Topic: Debug/fix frequent 3-5 sec AV sync delay, then recovery of video?
I use MPC-HC (LAV, AviSynth+ 3.7.2, AviSynthFilter, CUVID hwdec) often for MKV playback for hours. Watching a TV series episode by episode, while doing something else too. The sound works fine the whole time, but 2-3 times a day (at least) the video will just stop updating for 3-5 seconds. It eventually catches up, or my whole system reboots.
I can't find a record of these anywhere. No logs mention a problem, even a recovered problem. I mean they won't unless I crash/reboot. And then it'll just tell me a GPU related part of software failed (which might mean RAM too).
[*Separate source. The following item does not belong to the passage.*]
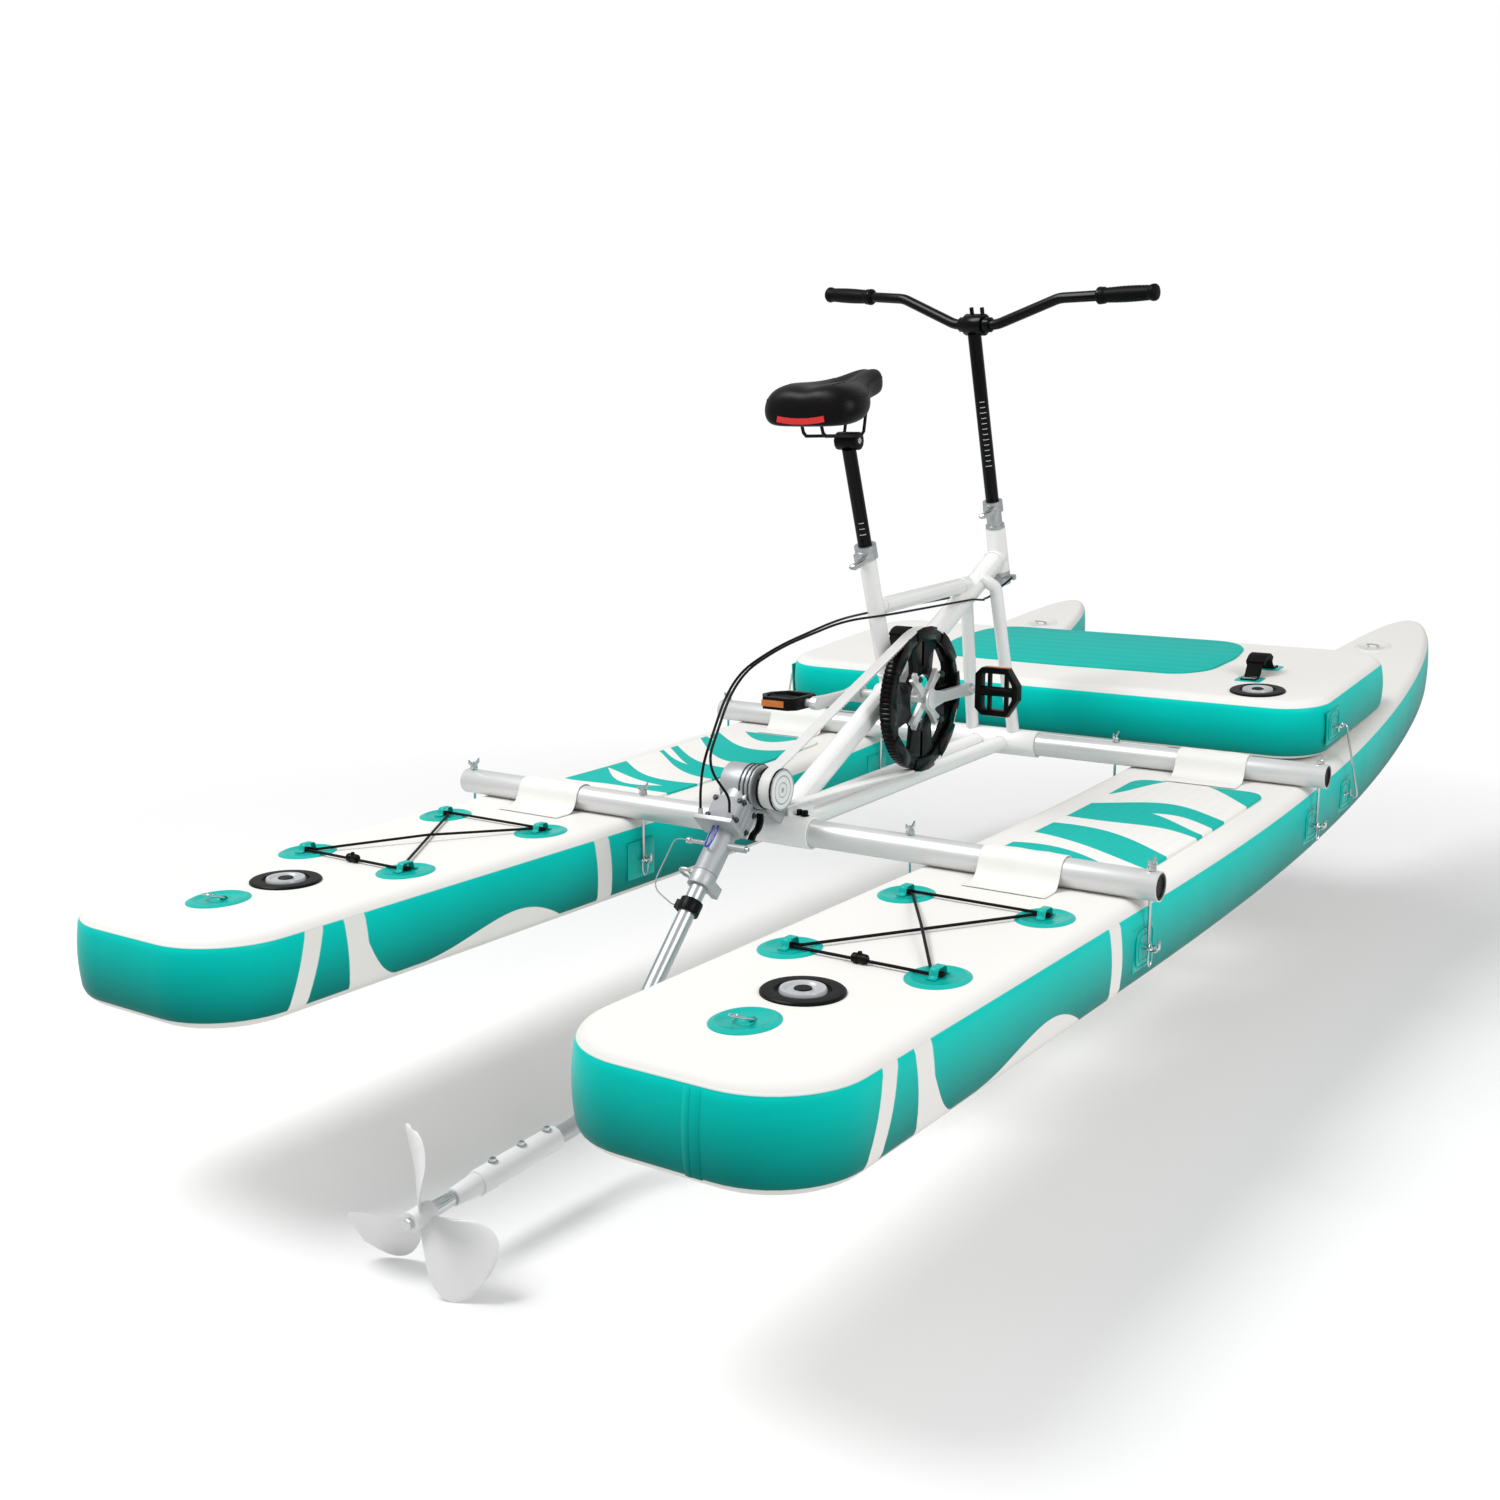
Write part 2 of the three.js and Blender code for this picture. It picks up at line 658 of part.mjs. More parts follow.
// The lashing: through the four loops and across, its ends in a cord lock
function bungeeBody() {
  const low = deckLevel + patch.height + clearance + bungee.cord;
  const high = low + 2 * bungee.cord + bungee.crossing;
  const x = anchor.across;
  const gap = bungee.strand;
  const beyond = gap + bungee.cord;
  const middle = (anchor.front + anchor.rear) / 2;
  const end = bungee.lockLength / 4;
  const corners = [
    point(-end, anchor.rear - gap, low),
    point(-x - beyond, anchor.rear - gap, low),
    point(-x - beyond, anchor.rear + gap, low),
    point(-x + bungee.lead, anchor.rear + gap, low),
    point(x - bungee.lead, anchor.front - gap, low),
    point(x + beyond, anchor.front - gap, low),
    point(x + beyond, anchor.front + gap, low),
    point(-x - beyond, anchor.front + gap, low),
    point(-x - beyond, anchor.front - gap, low),
    point(-x + bungee.lead, anchor.front - gap, low),
    point(0, middle, high),
    point(x - bungee.lead, anchor.rear + gap, low),
    point(x + beyond, anchor.rear + gap, low),
    point(x + beyond, anchor.rear - gap, low),
    point(end, anchor.rear - gap, low),
  ];
  const cord = tube(rounded(corners, gap - clearance, 1), bungee.cord, 8);
  const lock = rod(
    point(-bungee.lockLength / 2, anchor.rear - gap, low + bungee.cord),
    point(bungee.lockLength / 2, anchor.rear - gap, low + bungee.cord),
    bungee.lock,
    8,
  );
  return fuse([cord, lock]);
}

// Welded frame

const frontBeamZ = deckAt(frontBeamY) + beam.diameter / 2 + clearance + deckSag;
const boreRadius = around(beam.diameter / 2, beam.sides);

const sleeveRod = (y, z, half, radius) => rod(point(-half, y, z), point(half, y, z), radius, beam.sides);
const railRods = (radius) =>
  [-rail.offset, rail.offset].map((x) =>
    rod(point(x, 0, 0), point(x, frontBeamY, frontBeamZ), radius, 12),
  );

function baseFrameBody() {
  const radius = sleeve.diameter / 2;
  const rails = railRods(rail.diameter / 2);
  const gussets = [-1, 1].map((side) => {
    const from = side * gusset.x - gusset.thickness / 2;
    return plate(
      [
        [-gusset.toe, radius - sink * 2],
        [gusset.length / 3, radius - gusset.toe],
        [gusset.length, gusset.toe],
        [gusset.length, gusset.height - gusset.toe],
        [gusset.length - gusset.toe, gusset.height],
        [-gusset.toe, gusset.height],
      ],
      from,
      from + gusset.thickness,
    );
  });
  const ties = [-1, 1].map((side) =>
    rod(
      point(side * rail.offset, gusset.length - gusset.toe, gusset.toe),
      point(side * (gusset.x + gusset.thickness / 2), gusset.length - gusset.toe, gusset.toe),
      gusset.toe / 2,
      8,
    ),
  );
  const sleeves = [
    sleeveRod(0, 0, sleeve.rearHalf, radius),
    sleeveRod(frontBeamY, frontBeamZ, sleeve.frontHalf, radius),
  ];
  const bores = [
    sleeveRod(0, 0, sleeve.rearHalf + overrun, boreRadius),
    sleeveRod(frontBeamY, frontBeamZ, sleeve.frontHalf + overrun, boreRadius),
  ];
  return carve(fuse([...sleeves, ...rails, ...gussets, ...ties]), bores);
}

const rake = steering.rake * degrees;
const steerUp = point(0, -Math.sin(rake), Math.cos(rake));
const steerAt = (s) => point(0, steering.footY, steering.footZ).addScaledVector(steerUp, s);
const seatTop = point(0, seatTube.topY, seatTube.topZ);
const seatUp = seatTop.clone().sub(point(0, seatTube.footY, seatTube.footZ)).normalize();
const downFoot = point(0, downTube.footY, downTube.footZ);
const downHead = point(0, downTube.headY, downTube.headZ);

function mainFrameBody() {
  const shellHalf = bracket.halfWidth;
  const shell = (half, radius) =>
    rod(point(-half, bracket.y, bracket.z), point(half, bracket.y, bracket.z), radius, 14);
  const tubes = [
    rod(downFoot, downHead, downTube.diameter / 2, 14),
    rod(point(0, seatTube.footY, seatTube.footZ), seatTop, seatTube.diameter / 2, 12),
    rod(
      point(0, topTube.rearY, topTube.rearZ),
      point(0, topTube.frontY, topTube.frontZ),
      topTube.diameter / 2,
      12,
    ),
    rod(steerAt(0), steerAt(steering.headLength), steering.headTube / 2, 14),
    shell(shellHalf, bracket.shell / 2),
  ];
  const bores = [
    rod(steerAt(-overrun), steerAt(steering.headLength + overrun), around(column.steerer, 14), 14),
    rod(
      seatTop.clone().addScaledVector(seatUp, -seatTube.boreDepth),
      seatTop.clone().addScaledVector(seatUp, overrun),
      around(seatPost.radius, 12),
      12,
    ),
    shell(shellHalf + overrun, around(spindle.radius, 14)),
    sleeveRod(0, 0, sleeve.rearHalf, sleeve.diameter / 2 + clearance),
    ...railRods(rail.diameter / 2 + clearance),
  ];
  return carve(fuse(tubes), bores);
}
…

I have 2 of the same video card. I've tried with one card, and with 2 card installed (SLI turned off, since it doesn't improve results on my 1080 ti system, and I don't play high end games anymore). Pretty sure I've even tried each card separately, just in case one was unstable.
Only things that seem to impact results are other settings that cause crashes. My system won't run at XMP RAM speeds by default. And when I enable it I get a lot more crashes. If I also adjust from "normal" to "enhanced stability" (versus enhanced performance) it crashes less often, but I still see frequent pauses daily until it recovers.
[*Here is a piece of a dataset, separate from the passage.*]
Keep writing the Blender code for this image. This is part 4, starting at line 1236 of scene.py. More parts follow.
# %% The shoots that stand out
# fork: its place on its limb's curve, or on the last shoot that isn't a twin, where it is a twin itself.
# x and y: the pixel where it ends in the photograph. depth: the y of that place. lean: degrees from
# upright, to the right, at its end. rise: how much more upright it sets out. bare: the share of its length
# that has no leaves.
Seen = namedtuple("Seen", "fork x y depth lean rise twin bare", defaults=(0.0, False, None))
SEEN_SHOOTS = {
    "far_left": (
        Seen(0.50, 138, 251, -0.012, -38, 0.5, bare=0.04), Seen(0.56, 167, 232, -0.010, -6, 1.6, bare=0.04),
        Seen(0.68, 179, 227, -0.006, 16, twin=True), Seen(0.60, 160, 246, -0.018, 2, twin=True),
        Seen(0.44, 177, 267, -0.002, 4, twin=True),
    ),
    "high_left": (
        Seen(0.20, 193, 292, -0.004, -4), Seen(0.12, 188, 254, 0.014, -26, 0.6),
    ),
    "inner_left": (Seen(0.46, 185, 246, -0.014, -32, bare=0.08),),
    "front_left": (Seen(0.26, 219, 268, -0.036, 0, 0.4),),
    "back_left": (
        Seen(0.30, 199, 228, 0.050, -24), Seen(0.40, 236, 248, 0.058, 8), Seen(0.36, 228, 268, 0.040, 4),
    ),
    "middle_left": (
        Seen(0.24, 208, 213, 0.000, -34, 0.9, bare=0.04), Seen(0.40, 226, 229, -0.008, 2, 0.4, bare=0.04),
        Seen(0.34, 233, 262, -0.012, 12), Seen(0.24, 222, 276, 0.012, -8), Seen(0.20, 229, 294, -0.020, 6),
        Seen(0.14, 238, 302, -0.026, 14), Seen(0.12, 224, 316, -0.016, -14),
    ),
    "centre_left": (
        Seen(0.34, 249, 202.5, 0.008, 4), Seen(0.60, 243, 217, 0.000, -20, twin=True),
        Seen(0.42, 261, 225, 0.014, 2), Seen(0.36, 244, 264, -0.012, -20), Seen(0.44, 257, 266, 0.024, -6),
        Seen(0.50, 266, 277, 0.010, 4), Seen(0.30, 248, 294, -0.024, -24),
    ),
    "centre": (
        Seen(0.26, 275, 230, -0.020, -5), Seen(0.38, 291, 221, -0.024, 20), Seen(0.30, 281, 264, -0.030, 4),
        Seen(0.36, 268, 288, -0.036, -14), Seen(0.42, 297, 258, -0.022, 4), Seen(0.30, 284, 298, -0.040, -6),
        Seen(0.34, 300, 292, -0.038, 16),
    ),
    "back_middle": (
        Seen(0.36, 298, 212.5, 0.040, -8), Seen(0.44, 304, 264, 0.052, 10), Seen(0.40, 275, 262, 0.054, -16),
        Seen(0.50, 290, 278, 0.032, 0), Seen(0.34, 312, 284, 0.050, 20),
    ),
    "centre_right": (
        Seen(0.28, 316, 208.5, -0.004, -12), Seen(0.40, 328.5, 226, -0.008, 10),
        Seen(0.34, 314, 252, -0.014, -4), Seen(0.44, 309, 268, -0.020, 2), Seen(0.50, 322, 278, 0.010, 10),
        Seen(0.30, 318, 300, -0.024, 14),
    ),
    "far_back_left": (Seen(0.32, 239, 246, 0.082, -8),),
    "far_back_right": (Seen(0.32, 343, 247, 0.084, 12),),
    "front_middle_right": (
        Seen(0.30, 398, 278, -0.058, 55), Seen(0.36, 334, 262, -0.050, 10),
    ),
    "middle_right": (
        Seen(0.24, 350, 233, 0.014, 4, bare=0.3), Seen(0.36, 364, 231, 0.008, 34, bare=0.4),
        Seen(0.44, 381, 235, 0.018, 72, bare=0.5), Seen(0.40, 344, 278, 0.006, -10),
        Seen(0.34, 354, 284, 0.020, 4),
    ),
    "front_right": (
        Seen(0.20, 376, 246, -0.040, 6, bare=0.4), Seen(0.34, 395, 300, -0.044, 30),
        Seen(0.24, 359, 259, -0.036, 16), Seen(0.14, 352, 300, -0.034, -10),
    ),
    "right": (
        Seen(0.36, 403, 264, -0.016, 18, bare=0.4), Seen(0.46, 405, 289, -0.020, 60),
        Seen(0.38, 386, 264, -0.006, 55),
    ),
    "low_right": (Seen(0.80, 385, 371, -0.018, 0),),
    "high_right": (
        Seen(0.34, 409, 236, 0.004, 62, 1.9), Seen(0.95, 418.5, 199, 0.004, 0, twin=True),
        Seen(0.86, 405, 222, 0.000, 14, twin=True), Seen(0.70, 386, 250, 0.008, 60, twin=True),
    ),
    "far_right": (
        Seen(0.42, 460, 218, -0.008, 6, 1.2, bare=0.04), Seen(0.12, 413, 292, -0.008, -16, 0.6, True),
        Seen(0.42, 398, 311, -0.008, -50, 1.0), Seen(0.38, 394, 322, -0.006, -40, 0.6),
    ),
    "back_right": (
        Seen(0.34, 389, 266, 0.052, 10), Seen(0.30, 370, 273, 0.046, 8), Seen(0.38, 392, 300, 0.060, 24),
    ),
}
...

Without the "enhanced stability" change (at normal) I can get passing RAM test results from memtest86+, but it needs "disable fast boot" under memory options (versus automatic or enable fast boot... this "trains the memory" more carefully at boot).
So in closing... does anyone else see this regularly? Intel i7-4790k CPU, DDR3 RAM 1600MHz C9, z97 motherboard, 1080 ti x 2 video. And is there a way I can fix it (different BIOS setting?) or report where the issue(s) are (what software is doing or seeing when it happens)?
I'm running at stock CPU speeds too. Typically this CPU is stable with an overclock, but things get worse if I try to. And I can cause enough stress with Prime95 to crash any overclock. My motherboard was overvolting my CPU for about 3 years until I figured out why (auto vs. normal BIOS setting chose 1.4V instead of 1.2V).